Transposable Element Repeat Result classifIER

Terrier is a Neural Network model to classify transposable element sequences.

It is based on ‘corgi’ which was trained to do hierarchical taxonomic classification of DNA sequences.

This model was trained using the Repbase library of repetitive DNA elements and trained to do hierarchical classification according to the RepeatMasker schema.

An online version of Terrier (using CPUs only) is available at https://portal.cpg.unimelb.edu.au/tools/terrier.

Latest Results

Terrier v0.4 was released and this was trained on RepBase31.04 (released 04-23-2026) which as substantially more sequences than the previous version (RepBase29.10) used to train the version of Terrier for the publication in Briefings in Bioinformatics (2025).

This has altered the performance of the model.

See the Latest Results page for the performance of both versions of Terrier on the test data.

Installation

Install using pip:

pip install bio-terrier

Warning

Do not try just pip install terrier because that is a different package.

Or install the latest version from GitHub:

pip install git+https://github.com/rbturnbull/terrier.git

Google Colab Version

Follow this link to launch a Google Colab notebook where you can run the model on your own data: colab badge2

Usage

To run inference on a FASTA file, run this command:

terrier --input INPUT.fa --output-fasta OUTPUT.fa

That will add the classification to after the sequence ID in the OUTPUT.fa FASTA file.

If you want to save the probabilities for all classes run this:

terrier --input INPUT.fa --output-csv OUTPUT.csv

The columns will be the probability of each classification and the rows correspond to each sequence in INPUT.fa.

You can also use a URL as the input:

terrier --input https://example.com/INPUT.fasta.gz --output-fasta OUTPUT.fa

If you want to output a visualization of the prediction probabilities:

terrier --input INPUT.fa --image-dir OUTPUT-IMAGES/

The outputs for the above can be combined together.
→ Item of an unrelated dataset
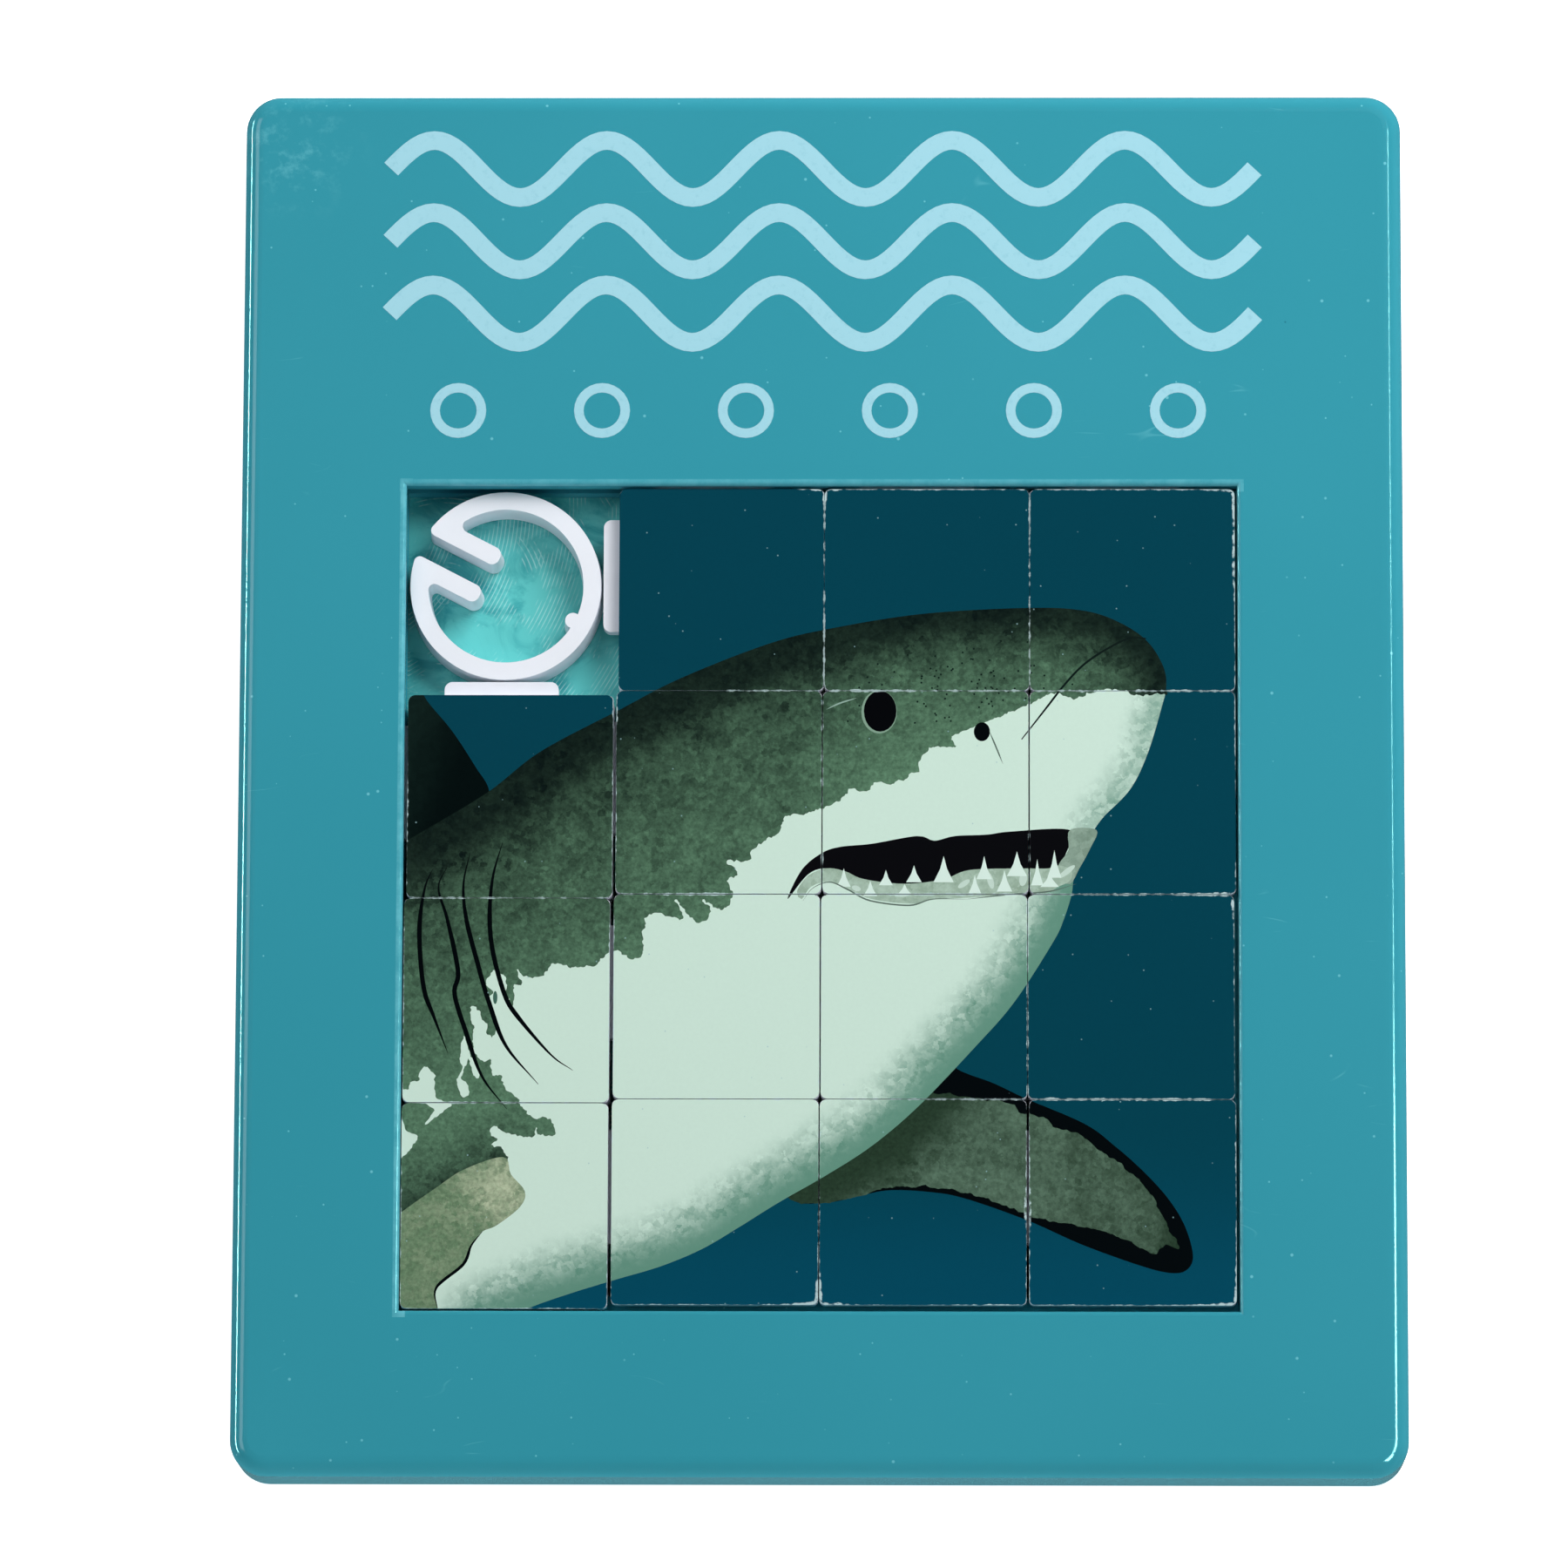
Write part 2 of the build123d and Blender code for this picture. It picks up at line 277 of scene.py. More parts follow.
    def colour(self, value):
        self.put(value, self.shader.inputs["Base Color"])
        return self.material


def case_finish():
    """Glossy teal, with dust, hairline scratches and a faint unevenness, and a painted highlight along the window's
    left and top rim.
    """
    teal = Finish("case_plastic", 0.09)
    shade = teal.blend(linear(51, 150, 167), linear(59, 158, 176), teal.noise(30.0, 2.0))
    marks = teal.calc("ADD", teal.specks(1.3, 0.26, 0.3), teal.specks(0.8, 0.16, 0.25, 7.0))
    for turn, seed in ((8, 3.0), (97, 11.0), (52, 23.0)):
        lines = teal.calc("MULTIPLY", teal.scratches(turn, seed), 0.35)
        marks = teal.calc("ADD", marks, lines)
    # A pale, patchy area near the case's top-left corner.
    pale_corner_patch = teal.calc("MULTIPLY", teal.near((-34.5, 41.5), 6.0), teal.fade(teal.noise(1.3, 5.0, 0.7), 0.48, 0.72))
    marks = teal.calc("ADD", marks, teal.calc("MULTIPLY", pale_corner_patch, 0.55))
    # Painted highlight: a pale band along the window's left rim, fainter along its top rim, broken into patches.
    rim_highlight_patches = teal.fade(teal.noise(1.6, 4.0, 0.7), 0.3, 0.7, 0.25, 0.8)
    marks = teal.calc("ADD", marks, teal.calc("MULTIPLY", teal.rim(WINDOW_CENTRE, WINDOW_HALF, 0.45), rim_highlight_patches))
    marks = teal.calc("MINIMUM", marks, 1.0)
    # The pale teal covers the specks, the scratches, the corner patch and the painted rim highlight.
    pale = teal.blend(shade, linear(120, 205, 218), teal.calc("MULTIPLY", marks, 0.8))
    dirt = teal.calc("MULTIPLY", teal.specks(1.6, 0.2, 0.1, 31.0), 0.6)
    return teal.colour(teal.blend(pale, linear(20, 90, 110), dirt))


def floor_finish():
    """The same teal, plain at the back. Inside, tiles have clouded it and cut fine arcs into it."""
    green = Finish("floor_plastic", 0.22)
    cloud = green.fade(green.noise(3.4, 5.0, 0.68, 0.8), 0.3, 0.58)
    shade = green.blend(linear(54, 158, 164), linear(98, 200, 198), cloud)
    marks = green.arcs((-33.0, 18.5), 0.25, 5.0, 2.8, 0.48)
    marks = green.calc("MAXIMUM", marks, green.arcs((-24.5, 12.5), 0.3, 14.0, 2.0, 0.57))
    rubbed = green.blend(shade, linear(214, 246, 244), green.calc("MULTIPLY", marks, 0.4))
    plain = green.blend(linear(51, 150, 167), linear(59, 158, 176), green.noise(30.0, 2.0))
    height = green.make("SeparateXYZ", 2, {0: green.place})
    inside = green.fade(height, (FLOOR_TOP - 0.4) * MM, (FLOOR_TOP - 0.2) * MM)
    return green.colour(green.blend(plain, rubbed, inside))


def white_finish(name, roughness, shade):
    plastic = Finish(name, roughness)
    uneven = plastic.noise(3.0, 4.0, 0.6)
    darker = [value * 0.96 for value in shade]
    return plastic.colour(plastic.blend(linear(*darker), linear(*shade), uneven))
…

For more options run

terrier --help

To see the options to train the model, run:

terrier-tools --help

Programmatic Usage

You can also use the model programmatically:

from terrier import Terrier

terrier = Terrier()
terrier(file="INPUT.fa", output_fasta="OUTPUT.fa")

Potential Use Case

A potential workflow is to use RepeatModeler first to generate a repeat library. Then you can use Terrier to attempt to classify the remaining unknown repeats. If you only want highly confident classifications from Terrier, you can set the threshold to 0.9 or higher. If you wish to have more coverage, then you can set the threshold lower (or keep it at the default value of 0.7). The modified repeat library can then be used with RepeatMasker to mask the repeats in your genome assembly.